Ahora tengo setenta años. Estoy sola como un hilo. Me he convertido en una carga para mi propia hija.
—Hija mía, ven esta tarde… Te lo pido, no puedo sola.
—Mamá, ¡estoy hasta el cuello de trabajo! Ya estoy harta de tus quejas. Bueno, iré…
No pude aguantar más y rompí a llorar. Duele, duele hasta el alma. Y de pronto, vinieron a mi memoria las noches en vela, los años interminables en que cargué con todo para criarla a ella, a mi Lucía. Le di toda mi vida. ¿Así me lo agradece?
Quizá tengo la culpa. La mimé demasiado, le permití demasiado. Y cuando tenía once años, conocí a un hombre… por primera vez en mucho tiempo me sentí mujer, amada, deseada. Pero Lucía montó tal escándalo que tuve que romper con él, aunque el corazón se me partía.
Ahora tengo setenta años. Y estoy sola. Completamente sola. Tengo un montón de achaques, apenas puedo caminar. Y mi única hija… lleva veinte años casada, y al parecer le resulta más fácil fingir que su madre no existe. Sí, tiene tres hijos—mis nietos. Pero solo los veo en fotos. ¿Por qué? Ni siquiera lo sé…
—¿Y ahora qué pasa? —dijo Lucía con irritación al entrar en el piso.
—Me han recetado unas inyecciones.
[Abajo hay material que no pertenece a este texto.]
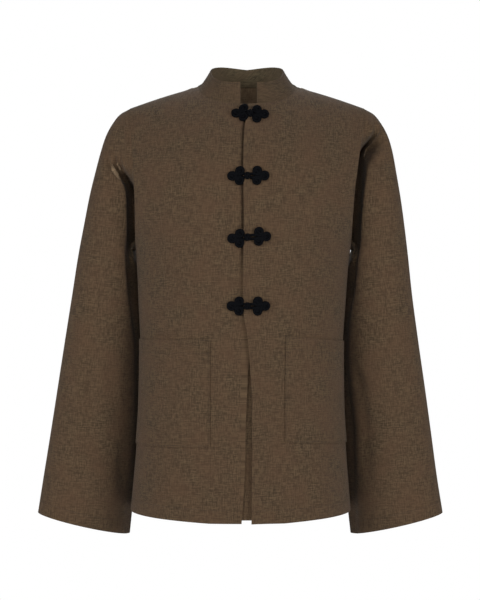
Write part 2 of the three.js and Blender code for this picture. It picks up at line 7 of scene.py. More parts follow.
# %% Load the frame
import bmesh
import bpy
import numpy as np
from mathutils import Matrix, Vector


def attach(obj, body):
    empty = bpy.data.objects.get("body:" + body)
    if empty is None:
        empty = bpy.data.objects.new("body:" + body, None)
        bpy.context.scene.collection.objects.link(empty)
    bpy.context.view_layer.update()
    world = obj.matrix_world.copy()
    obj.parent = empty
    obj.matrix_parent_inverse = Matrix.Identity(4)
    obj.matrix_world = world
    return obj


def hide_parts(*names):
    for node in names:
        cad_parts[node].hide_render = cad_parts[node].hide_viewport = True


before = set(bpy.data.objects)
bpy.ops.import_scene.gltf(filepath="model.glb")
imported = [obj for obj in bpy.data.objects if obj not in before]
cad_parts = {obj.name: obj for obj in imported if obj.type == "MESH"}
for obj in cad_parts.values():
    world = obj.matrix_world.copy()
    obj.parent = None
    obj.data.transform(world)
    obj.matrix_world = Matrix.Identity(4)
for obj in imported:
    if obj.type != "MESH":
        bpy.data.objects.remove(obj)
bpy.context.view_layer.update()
MM = 0.001

# %% [markdown]
# The camera comes first. The photograph was taken from straight in front with a long lens: the collar's
# inside only just shows, and both cuffs show their lower edges. A camera 2.6 m away at the height of the
# elbows sees the same, and its lens follows from the jacket's height in the picture.

# %% Camera
DISTANCE = 2.6
FOCAL_PIXELS = 1612        # how many picture points wide 1 m looks at 1 m
PICTURE_LONG = 600
scene = bpy.context.scene
camera = bpy.data.objects.new("camera", bpy.data.cameras.new("camera"))
camera.data.lens = camera.data.sensor_width * FOCAL_PIXELS / PICTURE_LONG
camera.location = (-0.0113, -DISTANCE, -0.326)
camera.rotation_euler = (np.pi / 2, 0, 0)
scene.collection.objects.link(camera)
scene.camera = camera
print("lens, mm:", round(camera.data.lens, 1))

# %% [markdown]
# The jacket is shown without its wearer, at the height where it would be worn, so the floor lies far
# below it. One wide disc is enough. It is pale, and the light from all round nearly whitens it.

# %% Floor
FLOOR = {"height": -1.46, "radius": 3.0}
floor_mesh = bpy.data.meshes.new("floor")
disc = bmesh.new()
bmesh.ops.create_circle(disc, cap_ends=True, radius=FLOOR["radius"], segments=96)
bmesh.ops.translate(disc, verts=disc.verts, vec=(0, 0, FLOOR["height"]))
disc.to_mesh(floor_mesh)
disc.free()
floor = bpy.data.objects.new("floor", floor_mesh)
scene.collection.objects.link(floor)
floor_paint = bpy.data.materials.new("pale_floor")
floor_paint.use_nodes = True
floor_shader = floor_paint.node_tree.nodes["Principled BSDF"]
floor_shader.inputs["Base Color"].default_value = (0.92, 0.92, 0.92, 1)
floor_shader.inputs["Roughness"].default_value = 0.9
floor_mesh.materials.append(floor_paint)

# %% [markdown]
# Studio light for dark cloth is broad and soft. Two large panels in front, at the sides, give the chest its
# form and leave the valleys between the sleeves and the body dark, as they are on the real jacket. A weaker
# one stands between them, and one high up behind lights the shoulders. The white surround fills the
# shadows: the camera sees it as plain white, and the cloth gets only a small share of it.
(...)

Tú eres enfermera, podrías ayudarme…
—¿Ahora tengo que venir aquí todos los días? ¡¿Estás tomándome el pelo, mamá?!
—Lucita, no puedo salir a la calle—hay hielo en las aceras…
—¿Y me vas a pagar por ello? ¡Yo no trabajo por caridad! ¡No pienso ir y venir gratis!
—No tengo dinero…
—Pues entonces adiós, mamá. ¡Busca a alguien más!
Por la mañana, salí de casa dos horas antes de mi cita médica para llegar a la clínica. Caminaba lentamente junto a la carretera, respirando con dificultad y secando las lágrimas. Nunca pensé que llegaría a esto…
—Señora, pase sin hacer cola, por favor… ¿Se encuentra mal? ¿Está llorando?
Era una mujer joven con ojos bondadosos. Se detuvo a mi lado en el pasillo y me puso una mano en el hombro.
—No, cariño, lloro por otra razón…
Y así comenzamos a hablar. Como en una confesión, le conté todo mi dolor. Simplemente porque no tenía a nadie más con quien hablar. Se llamaba Marta. Resultó que vivía solo a dos calles de mi casa. Después de aquel día, empezó a visitarme a menudo, me traía comida, me ayudaba con las tareas.
Y en mi cumpleaños, solo vino ella. Solo Marta.
—No podía dejar de felicitarle en un día así. Me recuerda mucho a mi madre… Me da tanto calor en el alma estar cerca de usted —dijo mientras me abrazaba.
Entonces lo entendí: se había vuelto más cercana que mi propia hija. Paseábamos, íbamos juntas al campo, compartíamos festivos. Me cuidaba como si fuera de su sangre.
Lo pensé mucho, pero al final decidí cederle el piso a Marta. Al principio no quiso, intentó rechazarlo. Pero insistí. Era mi manera de agradecerle el cariño que me había dado. Sabía que no era de esas que hacen el bien por interés.
Con el tiempo, me llevó a vivir con ella—ya me costaba estar sola. Vendimos mi piso. Para que luego Lucía no metiera pleitos ni armara escándalos.
Y saben qué… Mi hija solo se acordó de mí un año después. Vino con acusaciones y amenazas. Gritó que era una traidora, que me deseaba la muerte. Supongo que contaba con el piso, y la “decepcioné”. Entonces, el marido de Marta se plantó en la puerta y, con voz tranquila pero firme, dijo:
—Largo. Y no vuelva. Aquí no es bienvenida.
Así es… Gente que no era de mi sangre resultó más familia que mi propia hija. Duele, da vergüenza y miedo ver cuán fácil se pierde lo humano. Pero si me dieran a elegir de nuevo, volvería a escoger a Marta. Porque ella es mi familia. La verdadera.